Monday, September 13, 2010

It only seems like this isn't about me.

Here's a video that my friend Sally posted on her facebook this evening. Since I keep up with absolutely nothing beyond xkcd, I hadn't realized that Taylor Swift had anything new out. But I love her.



Musically, I wouldn't say that this is Taylor's strongest effort--it follows pretty much the same formula as most (if not all) of her other radio-release songs in terms of everything from riffs to construction. However, the subject matter doesn't quite follow the usual formula, and though I'm not sure how much she creatively participated in it, I like the video. Not that I have a problem with TS's usual "high school love/heartbreak, also I'm really cute" content/video combination, but it was nice to see her put together a song and film a video addressing more serious and meaningful subject matter: namely, learning to live out a life that wasn't modeled by one's parents. Part of the reason for the divorce epidemic in our society (and for a lot of other issues) is that one big way to make sure a child internalizes a behavior is to model it. Children of smokers tend to smoke. Children of abusers tend to abuse. Children of divorcees tend to get divorced.
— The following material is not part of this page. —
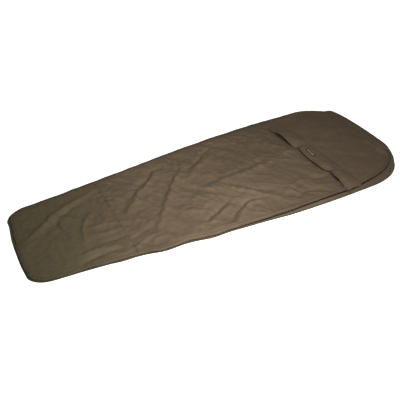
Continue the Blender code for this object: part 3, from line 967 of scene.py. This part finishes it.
def flapPoints():
    # rows run from the sewn rear edge to the hem, columns from the near end to the far end
    path = hemLine()
    y = np.linspace(flap["hemPath"][-1][0], flap["hemPath"][0][0], flap["columns"])
    hemX, hemZ, full = (np.interp(y, path[:, 0], path[:, k]) for k in (1, 2, 3))
    t = np.linspace(0, 1, flap["rows"])[:, None]
    # one curve per column, from the sewn edge over its fullness to the hem
    ax, az = flap["rearX"], flap["rearZ"] - flap["droop"] * fall(y, -0.4275, 0.035)
    bx, bz = ax - 0.036, az + 0.004 + 0.003 * full
    cx, cz = hemX + 0.024, hemZ + 0.004 + 0.013 * full
    b0, b1, b2, b3 = (1 - t) ** 3, 3 * (1 - t) ** 2 * t, 3 * (1 - t) * t**2, t**3
    x = b0 * ax + b1 * bx + b2 * cx + b3 * hemX
    z = b0 * az + b1 * bz + b2 * cz + b3 * hemZ
    yy = y[None, :] + 0 * t
    free = np.sin(math.pi * np.clip(t, 0, 1)) ** 0.7
    z = z + free * flap["wave"] * softNoise(yy, x * 0.6, 0.060, 41)
    z = z + smooth(t / 0.3) * flap["crumple"] * softNoise(yy, x, 0.018, 42)
    for pleat in flap["pleats"]:
        # cloth drawn in towards the pleat, with a ridge on either side
        away = (yy - pleat) / (0.010 + 0.030 * (1 - t))
        z = z - flap["pleatDeep"] * bump(away) * np.sin(math.pi * t**0.8) ** 1.2
        z = z + flap["pleatRidge"] * (bump(away - 1.9) + bump(away + 1.9)) * free
    return np.dstack([x, yy, z])


flapGrid = flapPoints()


def flapCloth():
    spread = 0 * flapGrid[..., 0]
    length = lengthAlong(flapGrid[:, flap["columns"] // 2])
    toHem = (length[-1] - length)[:, None] + spread
    # a dark line along the turned hem's stitching, and painted shade at the hem's edge, where shadow falls
    # under the flap
    shade = 0.8 * np.exp(-np.abs(toHem - flap["hemBand"]) / 0.0015) + np.exp(-toHem / 0.002)
    uv = np.dstack([flapGrid[..., 1], length[:, None] + spread])
    points = flapGrid.copy()
    points[..., 2] += flap["hemFold"] * smooth((flap["hemBand"] - toHem) / 0.0015)  # the turned hem
    look = {"uv": uv, "shade": np.clip(shade, 0, 1), "thick": flap["thick"], "flip": True}
    sheet = gridMesh("flapCloth", points, "shellFabric", **look)
    belongs(sheet, "flap", "storm_flap")


flapCloth()
print("flap sewn")

# Geometry node trees for what repeats


def newTree(name, inputs):
    tree = bpy.data.node_groups.new(name, "GeometryNodeTree")
    tree.interface.new_socket("Geometry", in_out="INPUT", socket_type="NodeSocketGeometry")
    for label, value in inputs.items():
        kind = "NodeSocketInt" if isinstance(value, int) else "NodeSocketFloat"
        tree.interface.new_socket(label, in_out="INPUT", socket_type=kind).default_value = value
    tree.interface.new_socket("Geometry", in_out="OUTPUT", socket_type="NodeSocketGeometry")
    nodes = Nodes(tree)
    nodes.add("NodeGroupInput")
    return nodes, {socket.name: Link(nodes, socket) for socket in nodes.last.outputs if socket.name}


def closeTree(nodes, geometry, material):
    real = nodes.add("GeometryNodeRealizeInstances", inputs=[geometry])
    nodes.add("GeometryNodeSetMaterial", None, {"Geometry": real, "Material": materials[material]})
    out = nodes.tree.nodes.new("NodeGroupOutput")
    nodes.tree.links.new(nodes.last.outputs[0], out.inputs[0])
    return nodes.tree


def runTree(name, source, tree, values, material):
    # the tree's result as a plain mesh object
    grow = source.modifiers.new("grow", "NODES")
    grow.node_group = tree
    for item in tree.interface.items_tree:
        if item.item_type == "SOCKET" and item.in_out == "INPUT" and item.name in values:
            grow[item.identifier] = values[item.name]
    bpy.context.view_layer.update()
    made = source.evaluated_get(bpy.context.evaluated_depsgraph_get())
    mesh = bpy.data.meshes.new_from_object(made)
    source.modifiers.remove(grow)
    bpy.data.objects.remove(source)
    mesh.name = name
    mesh.materials.clear()
    mesh.shade_smooth()
    return newObject(name, mesh, material)


def lines(name, paths):
    # paths of points as one curve object
    curve = bpy.data.curves.new(name, "CURVE")
    curve.dimensions = "3D"
    for path in paths:
        points = curve.splines.new("POLY").points
        points.add(len(path) - 1)
        points.foreach_set("co", floats(np.concatenate([path, np.ones((len(path), 1))], axis=1)))
    thing = bpy.data.objects.new(name, curve)
    bpy.context.scene.collection.objects.link(thing)
    return thing


def placeOn(nodes, points, shape, turn, size):
    values = {"Points": points, "Instance": shape, "Rotation": turn, "Scale": size}
    return nodes.add("GeometryNodeInstanceOnPoints", None, values)


def sizeOf(nodes, x, y, z):
    return nodes.add("ShaderNodeCombineXYZ", None, {"X": x, "Y": y, "Z": z})


def ball(nodes, segments, rings):
    sizes = {"Segments": segments, "Rings": rings, "Radius": 0.5}
    return nodes.add("GeometryNodeMeshUVSphere", None, sizes)


def rowTree(name, material, segments, rings):
    # the same small bead at even steps along curves: a stitch, or a coil of the zip
    sizes = {"Step": 0.004, "Length": 0.003, "Width": 0.0006, "Height": 0.0005, "Seed": 1}
    nodes, given = newTree(name, sizes)
    along = {"Curve": given["Geometry"], "Length": given["Step"]}
    nodes.add("GeometryNodeCurveToPoints", {"mode": "LENGTH"}, along)
    points, tangent = (Link(nodes, nodes.last.outputs[k]) for k in ("Points", "Tangent"))
    turn = nodes.add("FunctionNodeAlignRotationToVector", {"axis": "X"}, {"Vector": tangent})
    limits = {2: 0.92, 3: 1.08, "Seed": given["Seed"]}
    vary = nodes.add("FunctionNodeRandomValue", {"data_type": "FLOAT"}, limits, 1)
    size = sizeOf(nodes, given["Length"] * vary, given["Width"], given["Height"] * vary)
    return closeTree(nodes, placeOn(nodes, points, ball(nodes, segments, rings), turn, size), material)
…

This is not to imply that getting a divorce is the worst thing a person can do, that there are no good reasons for divorce, or that getting a divorce is on the same level as abuse; rather, this is to say that a child who grew up in a family system that ended in divorce has not seen what a successful lifelong marriage looks like, and so does not know how to construct such a relationship in his or her own life. Additionally, such a person absorbs on a subconscious level the idea that when things go wrong, relationships end. Or, as Miss Swift put it in "Mine,"
I was a flight risk with a fear of falling, wondering why we'd bother with love if it never lasts.